Background: The study of learning in populations of subjects can provide insights into the changes that occur in the brain with aging, drug intervention, and psychiatric disease.
New method: We introduce a separable two-dimensional (2D) random field (RF) model for analyzing binary response data acquired during the learning of object-reward associations across multiple days. The method can quantify the variability of performance within a day and across days, and can capture abrupt changes in learning.
Results: We apply the method to data from young and aged macaque monkeys performing a reversal-learning task. The method provides an estimate of performance within a day for each age group, and a learning rate across days for each monkey. We find that, as a group, the older monkeys require more trials to learn the object discriminations than do the young monkeys, and that the cognitive flexibility of the younger group is higher. We also use the model estimates of performance as features for clustering the monkeys into two groups. The clustering results in two groups that, for the most part, coincide with those formed by the age groups. Simulation studies suggest that clustering captures inter-individual differences in performance levels.
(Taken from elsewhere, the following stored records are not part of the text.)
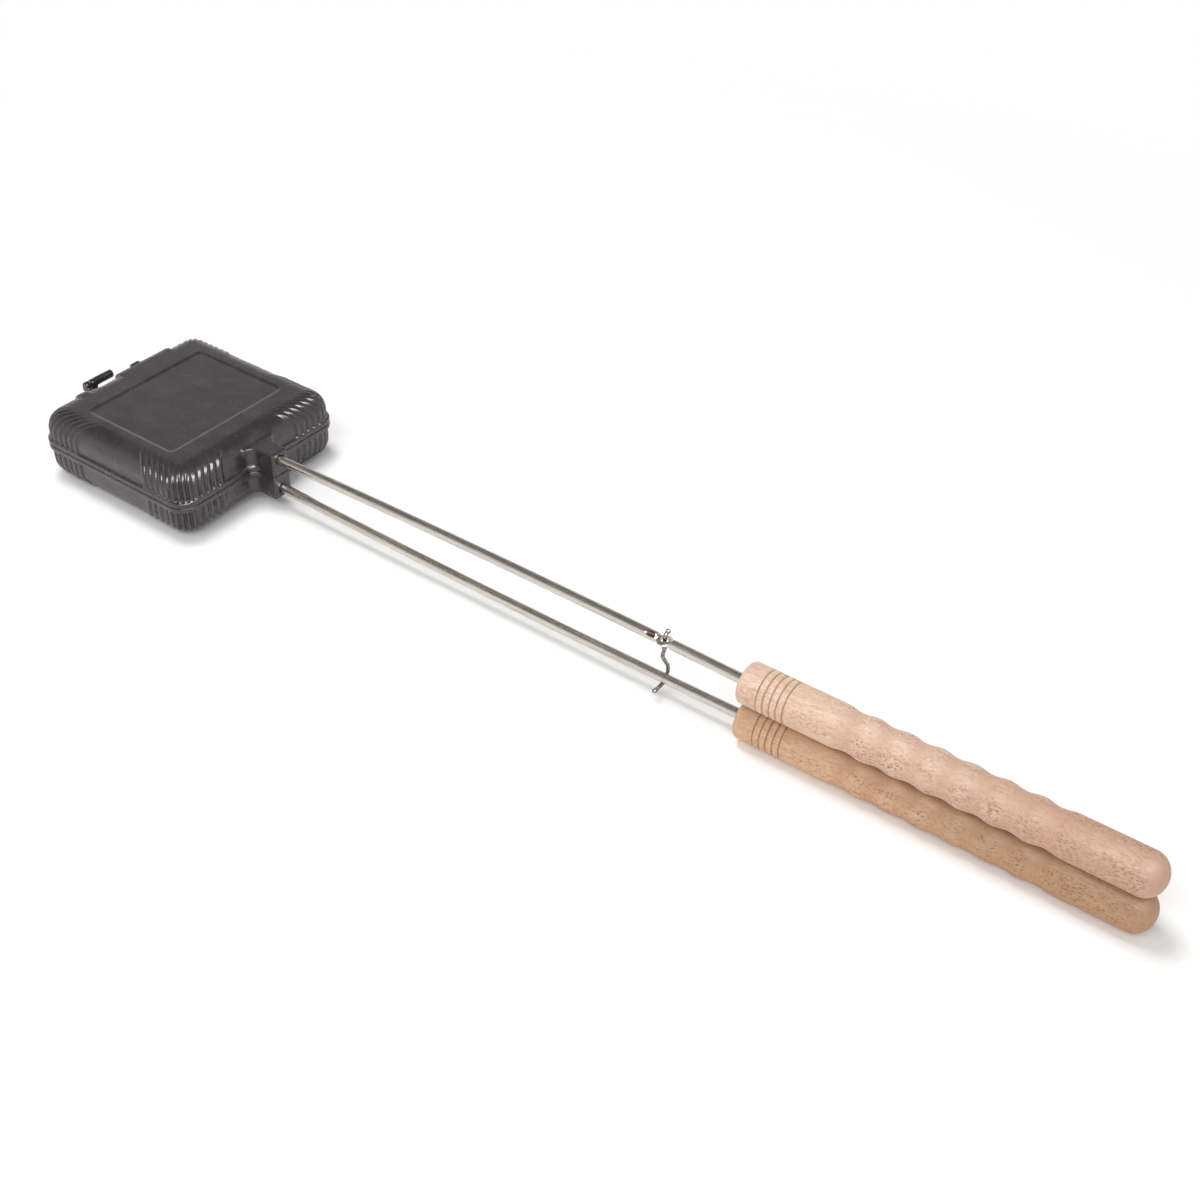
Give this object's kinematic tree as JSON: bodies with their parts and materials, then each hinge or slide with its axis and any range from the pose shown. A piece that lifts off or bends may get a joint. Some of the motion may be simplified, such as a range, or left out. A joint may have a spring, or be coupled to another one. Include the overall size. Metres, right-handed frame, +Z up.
{
  "type": "pie iron",
  "caption": "Hinged cast iron toasting mould with fluted corners, on long steel rods with turned wooden handles and a swinging wire latch that holds it shut.",
  "frame": {"origin": "centre of the lower shell's flat underside, with the iron closed and lying flat", "axes": "+X along the rods towards the handles, +Z up through the closed shells, +Y across the head along the hinge"},
  "size_m": [0.7379, 0.132, 0.0483],
  "materials": {
    "iron": "seasoned satin black",
    "steel": "drawn and plated, bright",
    "wire": "drawn wire, dull",
    "beech_tan": "sanded, unvarnished",
    "beech_pale": "sanded, unvarnished"
  },
  "bodies": {
    "lower": {"lower_shell": "iron", "lower_rod": "steel", "lower_handle": "beech_tan"},
    "upper": {"upper_shell": "iron", "upper_rod": "steel", "upper_handle": "beech_pale"},
    "latch": {"latch_hook": "wire"}
  },
  "joints": [
    {"name": "opening", "type": "hinge", "parent": "lower", "child": "upper", "pos_m": [-0.087, 0, 0.0282], "axis": [0, -1, 0], "range_deg": [0, 180]},
    {"name": "latch_swing", "type": "hinge", "parent": "upper", "child": "latch", "pos_m": [0.3665, 0, 0.03699], "axis": [1, 0, 0], "range_deg": [0, 38]}
  ]
}
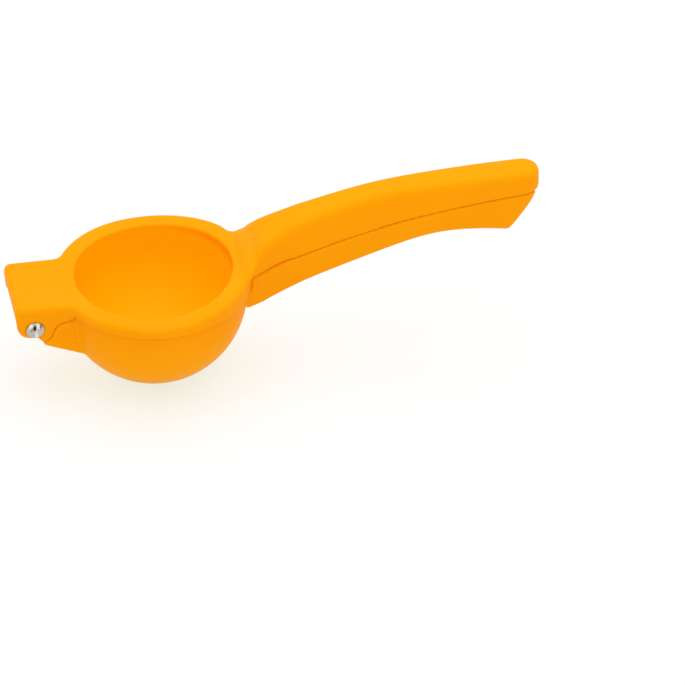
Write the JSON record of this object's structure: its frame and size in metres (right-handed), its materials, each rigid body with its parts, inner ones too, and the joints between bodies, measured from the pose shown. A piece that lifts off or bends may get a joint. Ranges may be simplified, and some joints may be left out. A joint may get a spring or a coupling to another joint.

Comparison with existing method(s): In comparison with generalized linear models, this method is better able to capture the inherent two-dimensional nature of the data and find between group differences.
Conclusions: Applied to binary response data from groups of individuals performing multi-day behavioral experiments, the model discriminates between-group differences and identifies subgroups.
Keywords: Aging; Bayesian inference; Behavior; Change-point test; EM algorithm; Gibbs sampling; Laplace prior; Learning; MAP estimation; Markov Chain Monte Carlo; Reversal learning task; Separable random field model.